Four drills, all of which work precisely because they're uncomfortable:

  1. Watch shows at 1.0× without subtitles. Don't slow the audio down — slowed speech has different acoustics and trains a different task.
  2. Shadow native audio. Pause every 5 seconds and copy not just the words but the rhythm and the reductions. Say "whatcha," not "what are you."
  3. Predict endings aloud. Pause mid-sentence and guess the rest. This directly trains the anticipation machinery that makes native speech feel slow.
  4. Talk daily with someone who won't slow down. Slow-speaking tutors mean well, and slow speech has its place in week one — but only consistent, short, full-speed exposure builds fast comprehension.

That fourth drill is why TalkToDia's voice calls default to native speed, and why you can pick the specific dialect you'll actually face — Mexican vs. Iberian Spanish, American vs. British English, Mainland vs. Taiwan Mandarin. Slowing the tutor down feels supportive; it quietly postpones the skill you came for. (Once comprehension clicks, the next bottleneck is producing at speed — see why output, not input, breaks the plateau.)

The reward is sudden, not gradual.

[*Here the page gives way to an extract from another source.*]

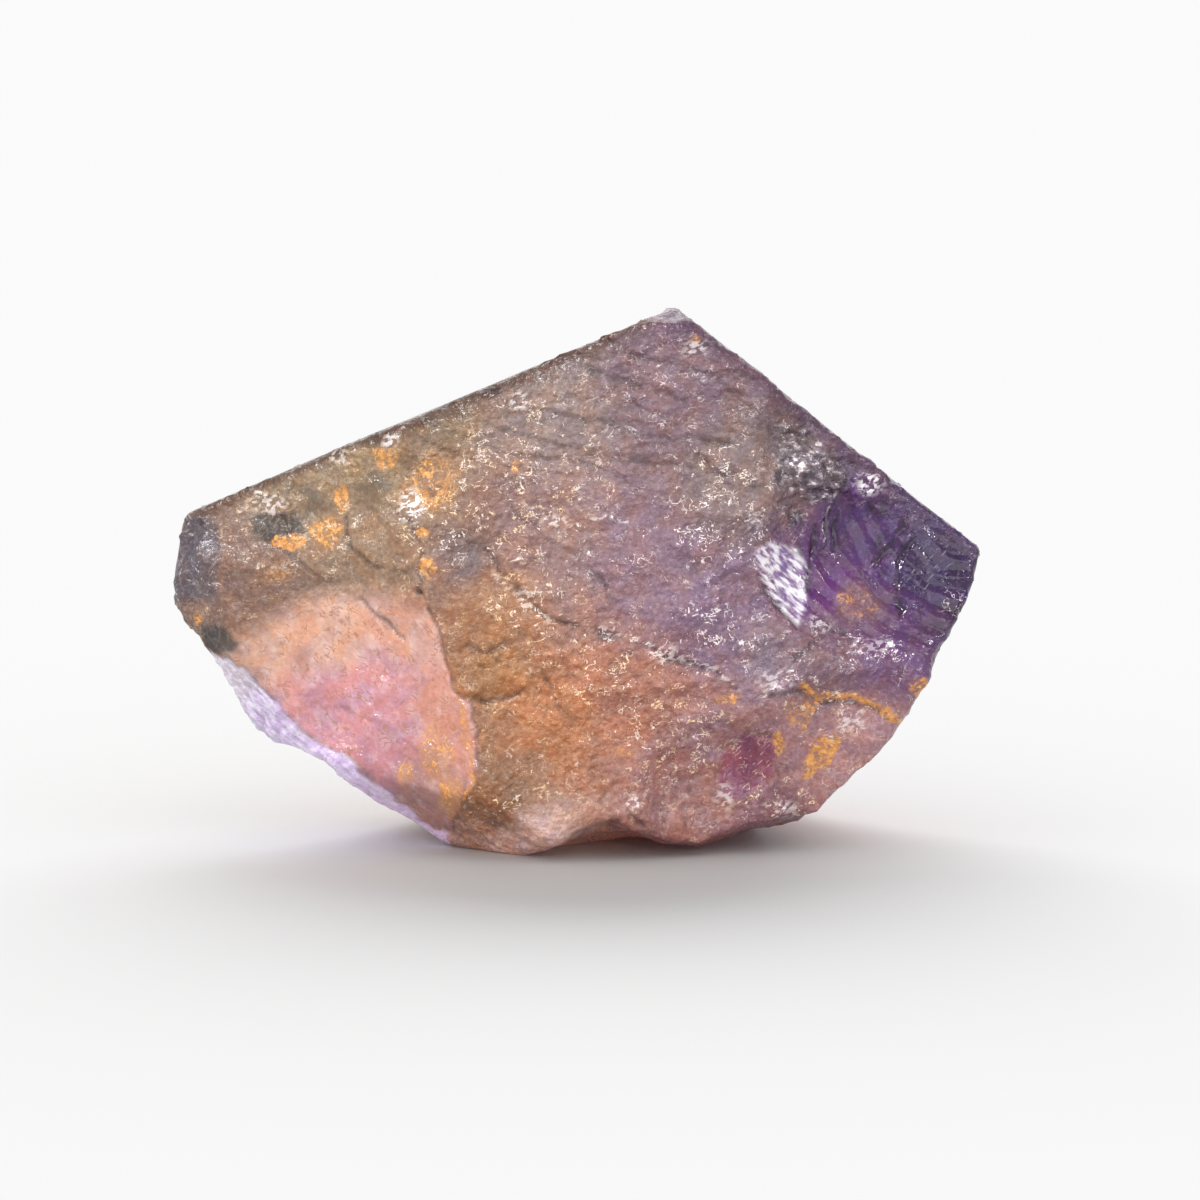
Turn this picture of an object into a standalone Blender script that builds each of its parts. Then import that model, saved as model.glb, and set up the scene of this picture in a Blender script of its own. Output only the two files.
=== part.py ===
"""A rough piece of ametrine: one broken length of a six-sided quartz crystal, standing on a flat base.

The crystal's long axis runs from front to back. Four of its natural prism faces bound the top and the
two ends, and the front, the back and the whole underside are broken. Flake scars dish the broken faces
and leave sharp ridges between them. The stone leans back a little on its base, so that its broad front
looks slightly upwards. +X is the stone's long way, +Y runs from front to back, and +Z is up.
"""

import math

import bmesh
import bpy
from mathutils import Matrix, Vector, noise

MM = 0.001

# Driving dimensions, in millimetres and degrees
BLOCK_SIDE = 80.0
LEAN = 6.0
BASE_DROP = 15.7
GRAIN = 0.40
BALL_FINENESS = 4
MOST_TRIANGLES = 8800

# Natural prism faces: the bearing of the face round the crystal axis (0 is +X, 90 is up) and its
# distance from the axis. Quartz faces stand 60 degrees apart, give or take the wear.
PRISM_FACES = {
    "right_end": (-14.0, 23.8),
    "upper_right": (51.7, 17.1),
    "upper_left": (112.8, 13.15),
    "left_end": (171.6, 24.6),
}

# Flat breaks in the crystal's own frame: a point on each and the way it faces
BREAKS = {
    "front": ((2.0, -11.5, 0.0), (0.02, -1.00, 0.03)),
    "back": ((2.0, 11.0, 0.0), (0.08, 1.00, 0.10)),
    "right_low": ((23.4, -7.0, -2.2), (0.87, 0.05, -0.50)),
    "right_mid": ((21.4, -8.0, -7.0), (0.90, 0.08, -0.44)),
    "lower_right": ((17.1, -8.0, -11.9), (0.66, 0.12, -0.75)),
    "under_right": ((13.8, -8.0, -14.3), (0.24, -0.06, -0.97)),
    "heel_left": ((-13.6, -6.1, -12.9), (-0.46, 0.15, -0.87)),
    "left_low": ((-20.8, -4.1, -7.8), (-0.83, 0.20, -0.52)),
    "left_bevel": ((-23.3, -7.2, 0.8), (-0.85, -0.50, 0.10)),
    "rim_left": ((-18.8, -6.8, -6.6), (-0.66, -0.64, -0.39)),
    "rim_low": ((-13.0, -8.5, -11.7), (-0.40, -0.50, -0.77)),
}

# Flake scars: the deepest point of each dish, the way the dish faces, and the radius of the ball that
# leaves it
SCARS = {
    "pink_window": ((-14.5, -8.1, -6.0), (-0.35, -0.93, -0.12), 55.0),
    "upper_left_hollow": ((-17.5, -8.0, 3.5), (-0.35, -0.93, 0.15), 30.0),
    "violet_corner": ((18.0, -9.2, 1.0), (0.25, -0.95, 0.21), 24.0),
    "silver_step": ((12.6, -10.6, -0.6), (0.60, -0.75, 0.28), 10.0),
    "dark_hollow": ((13.9, -10.0, 7.2), (0.25, -0.93, 0.30), 7.0),
    "lower_right_hollow": ((14.5, -8.9, -13.0), (0.20, -0.96, -0.20), 32.0),
    "plum_scar": ((10.6, -9.9, -11.6), (-0.15, -0.96, -0.25), 8.0),
    "foot_notch": ((3.2, -9.5, -15.0), (0.00, -0.05, -1.00), 15.0),
    "foot_hollow": ((4.5, -4.0, -15.2), (0.05, 0.05, -1.00), 16.0),
    "foot_arch": ((2.1, -10.2, -14.6), (0.00, -0.40, -0.92), 4.0),
    "end_chip": ((21.9, -9.0, -4.9), (0.85, -0.40, -0.30), 3.5),
    "heel_notch": ((-15.4, -4.5, -11.0), (-0.45, -0.08, -0.89), 8.0),
    "upper_bevel": ((-3.7, -11.0, 11.7), (-0.32, -0.60, 0.73), 38.0),
    "peak_chip": ((5.90, -8.0, 16.3), (0.05, -0.30, 0.95), 14.0),
    "crest_chip": ((-5.3, -10.6, 11.5), (-0.30, -0.60, 0.74), 2.5),
    "bruise": ((-10.4, -10.9, 5.0), (-0.20, -0.95, 0.20), 5.0),
    "left_dish": ((-18.9, -7.3, 3.6), (-0.30, -0.93, 0.20), 5.0),
    "back_left": ((-16.0, 1.3, -5.0), (-0.62, 0.70, -0.35), 70.0),
    "back_top": ((4.0, 8.6, 9.0), (0.05, 0.85, 0.52), 32.0),
    "back_right": ((16.0, 5.5, -3.0), (0.60, 0.79, -0.10), 38.0),
    "back_low": ((4.0, 9.6, -9.0), (-0.10, 0.93, -0.35), 24.0),
}

# Relief of the broken faces: height and spacing, in millimetres
SWELL = (0.40, 11.0)
LARGE_CHIPS = (0.60, 6.5)
SMALL_CHIPS = (0.26, 2.9)
MEAN_CHIP = 0.25
LEDGE_HEIGHT = 0.30
LEDGE_SPACING = 7.5
LEDGES_PER_SWELL = 4.0
LEDGE_EDGE = 0.20
RIPPLE_HEIGHT = 0.08
RIPPLE_SPACING = 2.1

# Share of the relief that the smooth places keep, and how far in from their edges it fades
SMOOTH_SCARS = ("pink_window", "violet_corner")
SMOOTH_RELIEF = 0.22
NATURAL_RELIEF = 0.08
NATURAL_REACH = 0.35
SMOOTH_REACH = 0.50


def clear_scene():
    for old in list(bpy.data.objects):
        bpy.data.objects.remove(old)


def new_collection(name):
    made = bpy.data.collections.new(name)
    bpy.context.scene.collection.children.link(made)
    return made


def new_object(name, mesh, collection):
    made = bpy.data.objects.new(name, mesh)
    collection.objects.link(made)
    return made


def prism_planes():
    """A point on each natural face and its outward direction."""
    planes = []
    for bearing, distance in PRISM_FACES.values():
        turn = math.radians(bearing)
        outward = Vector((math.cos(turn), 0.0, math.sin(turn)))
        planes.append((outward * distance, outward))
    return planes


def break_planes():
    return [(Vector(point), Vector(outward).normalized()) for point, outward in BREAKS.values()]


def cut_flat(bm, point, outward):
    """Takes off what lies beyond a plane, and closes the cut with one flat face."""
    cut = bmesh.ops.bisect_plane(
        bm,
        geom=bm.verts[:] + bm.edges[:] + bm.faces[:],
        plane_co=point * MM,
        plane_no=outward,
        clear_outer=True,
    )
    rim = [item for item in cut["geom_cut"] if isinstance(item, bmesh.types.BMEdge)]
    bmesh.ops.edgenet_fill(bm, edges=rim)


def cut_blank():
    """The flat-faced piece of crystal, before any flake leaves it."""
    bm = bmesh.new()
    bmesh.ops.create_cube(bm, size=BLOCK_SIDE * MM)
    for point, outward in prism_planes() + break_planes():
        cut_flat(bm, point, outward)
    bmesh.ops.recalc_face_normals(bm, faces=bm.faces)
    mesh = bpy.data.meshes.new("blank")
    bm.to_mesh(mesh)
    bm.free()
    return mesh


def scar_balls():
    """The centre and radius of each ball whose surface is a scar's dish."""
    balls = []
    for deepest, facing, radius in SCARS.values():
        centre = Vector(deepest) + Vector(facing).normalized() * radius
        balls.append((centre, radius))
    return balls


def add_ball_cutter(name, centre, radius, collection):
    bm = bmesh.new()
    bmesh.ops.create_icosphere(bm, subdivisions=BALL_FINENESS, radius=radius * MM)
    mesh = bpy.data.meshes.new(name)
    bm.to_mesh(mesh)
    bm.free()
    cutter = new_object(name, mesh, collection)
    cutter.location = centre * MM
    cutter.hide_render = True
    cutter.display_type = "WIRE"
    return cutter


def flake(stone, cutters):
    """Takes each flake off the stone and lays an even grain of small faces over what is left."""
    for name, (centre, radius) in zip(SCARS, scar_balls()):
        boolean = stone.modifiers.new(name, "BOOLEAN")
        boolean.operation = "DIFFERENCE"
        boolean.object = add_ball_cutter("cutter_" + name, centre, radius, cutters)
    remesh = stone.modifiers.new("grain", "REMESH")
    remesh.mode = "VOXEL"
    remesh.voxel_size = GRAIN * MM


def apply_modifiers(thing):
    graph = bpy.context.evaluated_depsgraph_get()
    made = bpy.data.meshes.new_from_object(thing.evaluated_get(graph))
    thing.modifiers.clear()
    thing.data = made


def chips(spot, size):
    """Shallow dishes that meet in sharp ridges, as where many small flakes have left the stone."""
    height, spacing = size
    nearest = noise.voronoi(spot / spacing)[0][0]
    return height * (nearest * nearest - MEAN_CHIP)


def ledges(spot):
    """Low flat steps, as where a break jumps from one layer of the crystal to the next."""
    level = noise.noise(spot / LEDGE_SPACING) * LEDGES_PER_SWELL
    tread = math.floor(level)
    rise = min(1.0, (level - tread) / LEDGE_EDGE)
    return LEDGE_HEIGHT * (tread + rise * rise * (3.0 - 2.0 * rise)) / LEDGES_PER_SWELL


def ripples(spot, centre, radius):
    """Rings that widen from the point where the flake was struck."""
    struck = centre + Vector((0.5, 0.3, 0.8)).normalized() * radius
    wave = (spot - struck).length + 0.8 * noise.noise(spot / SMALL_CHIPS[1])
    return RIPPLE_HEIGHT * math.sin(wave * math.tau / RIPPLE_SPACING)


def natural_share(spot, planes):
    """NATURAL_RELIEF on the crystal's own flat faces, rising to 1 a little way off them."""
    gap = min(abs((spot - point).dot(outward)) for point, outward in planes)
    share = min(1.0, gap / NATURAL_REACH)
    return NATURAL_RELIEF + (1.0 - NATURAL_RELIEF) * share * share


def relief(spot, smooth_balls, planes):
    """How far the surface stands out at a point of the crystal, in millimetres."""
    height = chips(spot, LARGE_CHIPS) + chips(spot, SMALL_CHIPS) + ledges(spot)
    height += SWELL[0] * noise.noise(spot / SWELL[1])
    for centre, radius in smooth_balls:
        gap = abs((spot - centre).length - radius)
        smooth = max(0.0, 1.0 - gap / SMOOTH_REACH)
        height *= 1.0 - (1.0 - SMOOTH_RELIEF) * smooth
        height += ripples(spot, centre, radius) * smooth * smooth
    return height * natural_share(spot, planes)


def roughen(stone):
    planes = prism_planes()
    smooth_balls = [ball for name, ball in zip(SCARS, scar_balls()) if name in SMOOTH_SCARS]
    outward = [vertex.normal.copy() for vertex in stone.data.vertices]
    for vertex, normal in zip(stone.data.vertices, outward):
        vertex.co += normal * relief(vertex.co / MM, smooth_balls, planes) * MM
    stone.data.update()


def thin_faces(stone):
    """Few, large faces on the smooth stretches and small ones along the ridges."""
    decimate = stone.modifiers.new("thin_faces", "DECIMATE")
    decimate.ratio = MOST_TRIANGLES / (2.0 * len(stone.data.polygons))
    apply_modifiers(stone)


def stand_on_base(stone):
    """Leans the stone back, cuts its base flat and sets the origin in the middle of its footprint box."""
    stone.data.transform(Matrix.Rotation(math.radians(-LEAN), 4, "X"))
    bm = bmesh.new()
    bm.from_mesh(stone.data)
    cut_flat(bm, Vector((0.0, 0.0, -BASE_DROP)), Vector((0.0, 0.0, -1.0)))
    spots = [vertex.co for vertex in bm.verts]
    low = Vector(min(spot[axis] for spot in spots) for axis in range(3))
    high = Vector(max(spot[axis] for spot in spots) for axis in range(3))
    origin = Vector(((low.x + high.x) / 2.0, (low.y + high.y) / 2.0, low.z))
    bmesh.ops.translate(bm, verts=bm.verts, vec=-origin)
    bm.to_mesh(stone.data)
    bm.free()


def quartz_material():
    material = bpy.data.materials.new("ametrine")
    material.use_nodes = True
    shader = material.node_tree.nodes["Principled BSDF"]
    shader.inputs["Base Color"].default_value = (0.36, 0.21, 0.22, 1.0)
    shader.inputs["Roughness"].default_value = 0.45
    shader.inputs["Metallic"].default_value = 0.0
    shader.inputs["IOR"].default_value = 1.544
    return material


def build():
    clear_scene()
    parts = new_collection("rough_ametrine")
    cutters = new_collection("cutters")
    stone = new_object("ametrine", cut_blank(), parts)
    flake(stone, cutters)
    apply_modifiers(stone)
    roughen(stone)
    thin_faces(stone)
    stand_on_base(stone)
    stone.data.materials.clear()
    stone.data.materials.append(quartz_material())


build()
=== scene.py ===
"""Looks of a rough piece of ametrine: violet, pink and orange quartz with frosted breaks and iron stain.

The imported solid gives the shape. This script lays a finer copy over it, adds the low relief that a break in
quartz has, and colours it in sectors that run through the crystal from front to back.

Places on the stone are in millimetres, across and up as the camera sees them: a point's "up" is its height
on the picture's upright, so a patch keeps its place in the picture however deep the surface lies.
"""

import math

import bmesh
import bpy
import numpy as np
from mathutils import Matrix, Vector, noise


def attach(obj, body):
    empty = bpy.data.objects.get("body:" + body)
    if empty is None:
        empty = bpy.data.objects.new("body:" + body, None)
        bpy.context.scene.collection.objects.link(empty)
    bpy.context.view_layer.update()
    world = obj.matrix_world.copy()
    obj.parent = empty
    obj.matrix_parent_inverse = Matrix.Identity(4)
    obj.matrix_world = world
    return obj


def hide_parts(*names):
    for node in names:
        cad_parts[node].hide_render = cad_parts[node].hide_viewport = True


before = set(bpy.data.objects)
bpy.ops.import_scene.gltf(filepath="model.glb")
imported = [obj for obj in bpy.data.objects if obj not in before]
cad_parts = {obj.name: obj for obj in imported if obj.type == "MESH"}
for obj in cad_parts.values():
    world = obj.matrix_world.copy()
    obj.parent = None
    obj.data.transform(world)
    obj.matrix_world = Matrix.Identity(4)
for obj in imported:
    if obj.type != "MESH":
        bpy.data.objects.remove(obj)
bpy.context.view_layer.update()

MM = 0.001
STONE_NODE = "ametrine"

# Camera: how many degrees it looks down. In millimetres, what it looks at and how wide a strip it sees there
VIEW_ELEVATION = 8.0
VIEW_AIM = (1.57, 0.0, 14.4)
VIEW_WIDTH = 75.2
LENS = 200.0
SENSOR = 36.0

# Fine copy of the stone, in millimetres. Faces turned to the viewer get twice as fine a grain, and the relief
# fades out in a band above the flat base
GRAIN = 0.33
FRONT_LIMIT = -0.45
SOFTEN_STEPS = 2
BASE_BAND = 0.12

# The crystal's four natural faces, as bearings round its axis in degrees, how far the stone leans back, and
# how nearly a surface has to face one of those bearings to count as natural
NATURAL_BEARINGS = (-14.0, 51.7, 112.8, 171.6)
LEAN = 6.0
NATURAL_LIMIT = 0.985

# Fine relief, in millimetres: height and spacing
FLAKES = (0.34, 2.1)
CHIPS = (0.15, 0.85)
HACKLE = (0.10, 0.50)
FOLDS = (0.15, 1.15)
ARCS = (0.10, 1.25)
GROWTH_LINES = (0.030, 0.4)

# Scars are wider than they are tall, folds run across the front, and growth lines run along the crystal
FLAKE_SHAPE = (0.7, 1.0, 1.2)
CHIP_SHAPE = (0.8, 1.0, 1.2)
FOLD_SHAPE = (0.35, 1.0, 1.0)
GROWTH_SHAPE = (0.05, 1.0, 0.05)
DISH_LEVEL = 0.25
FOLD_FOOT = 17.0
FOLD_FADE = 7.0
FLAKE_STRUCK = (25.0, 22.0)

# How deep a hollow is at its full shade, and how much light hollows lose, crests gain and creases lose:
# shade and highlight painted into the colour
CAVITY_DEPTH = 0.16
CAVITY_SHADE = 0.34
CREST_LIGHT = 0.16
CREASE_SHADE = 0.85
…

There's a night — usually a loud table, several weeks in — when the conversation snaps into focus and you realize you've been understanding for the last twenty minutes. That night is what the drills are for.

FAQ

Should I slow down audio to understand native speakers?
For week-one survival, slowed audio is fine. As a training strategy it backfires: slowed speech changes the acoustics (reductions disappear, rhythm flattens), so you practice decoding a signal that does not exist in real life. Train at 1.0× in short sessions instead, accepting partial comprehension.
How long until native-speed speech sounds normal?
With daily full-speed listening and shadowing, most learners report podcasts and TV becoming comfortable within a few months at intermediate level. Noisy multi-speaker settings (bars, family dinners) take longer because they stress prediction hardest. The variable that matters most is daily exposure to unslowed speech, not total years studied.
Why can I read a language but not understand it spoken?
Reading gives you unlimited time and clean word boundaries; speech gives you neither. Spoken comprehension is a separate skill built on connected-speech decoding and prediction, and it only develops from listening to natural-speed audio — no amount of reading transfers to it directly.
Do native speakers speak more clearly to foreigners?
Often yes — it's called foreigner-directed speech: slower, louder, simplified. Helpful at first, but it means polite one-on-one conversation overstates your real listening level. If you can follow a native talking to another native, that's the honest benchmark.